Emilio Notte (30 January 1891 – 7 July 1982) was an Italian painter, active in a Futurist style.

==Biography==
Notte's parents were originally from Vicenza, but he was born in Ceglie Messapica, in the region of Apulia. From there, by 1906, he was sent to Naples to study at the Neapolitan Academy of Fine Arts, directed by Vincenzo Volpe. From there, he moved to Florence, where he worked under Adolfo De Carolis. But also encountered the elder Giovanni Fattori, and encountered the painters Giovanni Michelucci, Attilio Cavallini, Plinio Nomellini, Galileo Chini, Curzio Malaparte, Dino Campana and Ardengo Soffici.

At the age of 21 years, he exhibited at the tenth Venice Biennale. In 1913–1914, he joined common circles with futurists painters, such as Umberto Boccioni, Filippo Tommaso Marinetti, Carlo Carrà, and Aldo Palazzeschi. He joined the first World War effort, and was wounded in combat.

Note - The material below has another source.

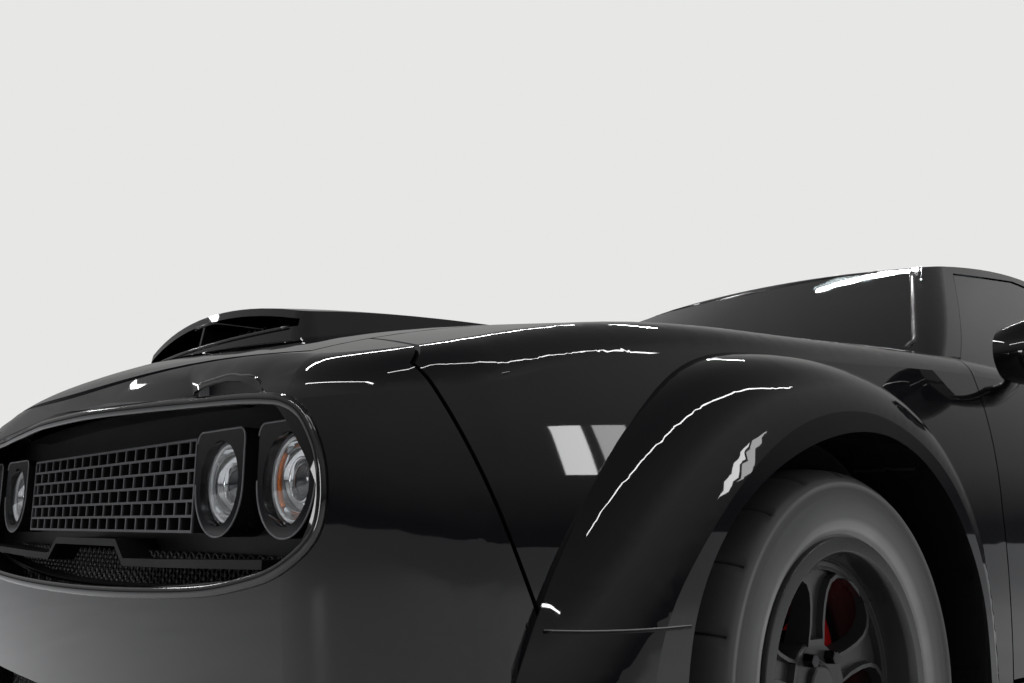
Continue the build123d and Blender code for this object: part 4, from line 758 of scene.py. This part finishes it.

At the beginning of 1918, Notte moved to Milan, where he often attended Margherita Sarfatti's salon of artists. He then clashed with Mussolini who, jealous of Sarfatti, saw him as a potential rival.

In 1923 Notte won a competition at the Liceo Artistico di Venezia; in 1924, after winning a national award, he moved to Rome. He returned to Naples in 1929, and worked there the rest of his life. He donated many of his works to the town of Ceglie, housed in a Pinacoteca named after him.